Нельзя так жить. Я по крайней мере не могу так жить, не могу и не буду.
Затем я и пишу это и буду всеми силами распространять то, что пишу, и в России и вне ее, чтобы одно из двух: или кончились эти нечеловеческие дела, или уничтожилась бы моя связь с этими делами, чтобы или посадили меня в тюрьму, где бы я ясно сознавал, что не для меня уже делаются все эти ужасы, или же, что было бы лучше всего (так хорошо, что я и не смею мечтать о таком счастье), надели на меня, так же как на тех двадцать или двенадцать крестьян, саван, колпак и так же столкнули с скамейки, чтобы я своей тяжестью затянул на своем старом горле намыленную петлю. (ПСС, XXXVII, 94–95)
В 1882 году, только начиная свою проповедь, Толстой в неотправленном письме кузине Александре Андреевне писал: «Обманщики сделают то, что всегда делали, будут молчать, но когда нельзя уже будет молчать, они убьют меня. Я этого жду» (ПСС, LXIII, 92). Он действительно получал множество проклятий, обвинений и угроз, но расправы так и не дождался – и теперь понимал, что его не повесят и не заточат. Драма, описанная в «И свет во тьме светит» продолжала мучить его.
В последний период жизни Толстой особенно сблизился с Марией Александровной Шмидт, страстной почитательницей и последовательницей его философии, которая отказалась от привычного образа жизни и поселилась неподалеку от Ясной Поляны, занимаясь физическим трудом. Доброта и сердечность, исходившие от нее, были настолько неотразимы, что даже не любившая толстовцев Софья Андреевна неизменно тепло отзывалась о ней.
Обычно восхищавшаяся всем, что выходило из-под пера Толстого, Шмидт не одобрила «Не могу молчать», поскольку, по ее мнению, статье недоставало любви. С огромным трудом ей удалось убедить автора вычеркнуть из окончательного текста личные нападки на Николая Романова и Петра Столыпина. Всегда осуждавший ненависть Толстой на этот раз не смог сдержаться. Самым печальным было то, что его ярость была продиктована чувством бессильного отчаяния.
Преодолев яростное сопротивление справа и слева, Столыпин сумел продавить свои реформы через двор и Думу. Крестьяне получили право выходить из общин с наделами, которые они могли обрабатывать, закладывать или продавать, и получали субсидии на переселение. Община была обречена. Как утверждал Столыпин, для того чтобы изменить Россию, ему нужно было двадцать лет внутреннего и внешнего спокойствия. Расчеты эти оказались не менее утопическими, чем джорджизм Толстого. После того как революция была подавлена, Николаю больше не требовался фанатичный и безжалостный реформатор во главе правительства. Столыпин был убит террористом в 1911 году накануне отставки. Дальнейшая судьба русской деревни известна всем.

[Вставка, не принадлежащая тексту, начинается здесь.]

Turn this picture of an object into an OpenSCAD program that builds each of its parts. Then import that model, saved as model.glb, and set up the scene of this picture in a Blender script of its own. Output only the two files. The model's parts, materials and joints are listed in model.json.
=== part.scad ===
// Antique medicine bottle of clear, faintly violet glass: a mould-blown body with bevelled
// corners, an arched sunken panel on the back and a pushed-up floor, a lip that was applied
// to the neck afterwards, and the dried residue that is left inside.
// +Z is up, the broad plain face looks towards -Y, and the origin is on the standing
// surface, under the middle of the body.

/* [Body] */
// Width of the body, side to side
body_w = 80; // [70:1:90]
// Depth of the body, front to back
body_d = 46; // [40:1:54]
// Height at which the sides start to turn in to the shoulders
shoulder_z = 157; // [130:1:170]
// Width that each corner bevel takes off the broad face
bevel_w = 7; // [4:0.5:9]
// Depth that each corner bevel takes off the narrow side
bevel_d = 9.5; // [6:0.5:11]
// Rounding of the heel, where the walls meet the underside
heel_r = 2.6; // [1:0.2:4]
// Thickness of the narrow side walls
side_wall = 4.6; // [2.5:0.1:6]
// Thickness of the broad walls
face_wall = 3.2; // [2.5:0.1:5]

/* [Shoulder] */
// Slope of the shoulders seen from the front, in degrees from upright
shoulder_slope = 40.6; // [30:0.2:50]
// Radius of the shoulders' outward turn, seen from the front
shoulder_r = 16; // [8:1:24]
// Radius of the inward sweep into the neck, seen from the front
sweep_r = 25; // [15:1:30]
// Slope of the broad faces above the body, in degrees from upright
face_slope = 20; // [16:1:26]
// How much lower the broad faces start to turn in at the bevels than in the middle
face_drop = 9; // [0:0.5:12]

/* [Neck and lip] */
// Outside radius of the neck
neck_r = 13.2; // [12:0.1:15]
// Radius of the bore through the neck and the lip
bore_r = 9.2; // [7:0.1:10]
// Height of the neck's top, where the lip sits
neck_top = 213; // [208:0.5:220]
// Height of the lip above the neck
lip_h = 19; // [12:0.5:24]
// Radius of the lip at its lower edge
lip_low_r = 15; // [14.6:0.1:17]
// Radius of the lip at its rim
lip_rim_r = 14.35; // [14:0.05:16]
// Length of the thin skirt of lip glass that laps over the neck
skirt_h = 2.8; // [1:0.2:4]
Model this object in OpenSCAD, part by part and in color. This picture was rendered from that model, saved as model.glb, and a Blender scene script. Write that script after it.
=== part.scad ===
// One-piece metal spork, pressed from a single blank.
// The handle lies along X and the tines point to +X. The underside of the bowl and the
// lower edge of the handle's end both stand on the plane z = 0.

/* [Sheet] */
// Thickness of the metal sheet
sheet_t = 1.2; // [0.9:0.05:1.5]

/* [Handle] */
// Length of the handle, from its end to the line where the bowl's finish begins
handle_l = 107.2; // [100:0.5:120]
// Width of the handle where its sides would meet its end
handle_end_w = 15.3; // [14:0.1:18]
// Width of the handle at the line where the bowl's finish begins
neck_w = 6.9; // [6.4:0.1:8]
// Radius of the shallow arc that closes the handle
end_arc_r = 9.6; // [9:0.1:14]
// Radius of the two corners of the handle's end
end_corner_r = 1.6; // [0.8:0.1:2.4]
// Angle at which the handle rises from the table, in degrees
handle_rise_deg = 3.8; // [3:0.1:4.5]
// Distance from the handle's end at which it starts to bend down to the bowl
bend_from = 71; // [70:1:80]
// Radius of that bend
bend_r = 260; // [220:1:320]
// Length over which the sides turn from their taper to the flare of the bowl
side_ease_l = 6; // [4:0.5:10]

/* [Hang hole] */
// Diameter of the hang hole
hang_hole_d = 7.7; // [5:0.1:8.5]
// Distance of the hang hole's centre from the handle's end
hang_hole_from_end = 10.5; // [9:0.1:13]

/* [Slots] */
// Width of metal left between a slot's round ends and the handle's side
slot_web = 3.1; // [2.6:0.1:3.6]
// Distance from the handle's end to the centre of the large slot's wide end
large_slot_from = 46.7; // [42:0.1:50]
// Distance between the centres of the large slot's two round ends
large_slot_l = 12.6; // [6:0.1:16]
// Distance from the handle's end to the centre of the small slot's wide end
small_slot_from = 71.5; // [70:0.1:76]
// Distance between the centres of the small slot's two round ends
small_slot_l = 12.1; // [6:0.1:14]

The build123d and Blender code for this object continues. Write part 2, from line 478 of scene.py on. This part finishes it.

В середине 1908 года в Россию вернулся Чертков и поселился неподалеку от Толстых, в соседней губернии. Разговоры со старым другом и учеником стали важным источником утешения и поддержки для стареющего писателя. Останавливаясь в доме Черткова, он любил бродить по близлежащим деревням и подолгу разговаривать с крестьянами, оставаясь неузнанным, – в Ясной Поляне такой возможности у него не было.
Толстой обращал внимание на ухудшение положения мужиков и нарастание их ожесточения. Все чаще они называли людей из привилегированных сословий «паразитами» – этого слова в устах крестьян Толстому раньше слышать не приходилось. Новое определение не обещало господам ничего хорошего, позднее именно оно послужило для большевиков формой метафорической легитимации массового уничтожения эксплуататорских классов. Некоторые беседы с крестьянами, впрочем, производили на Толстого совсем другое впечатление.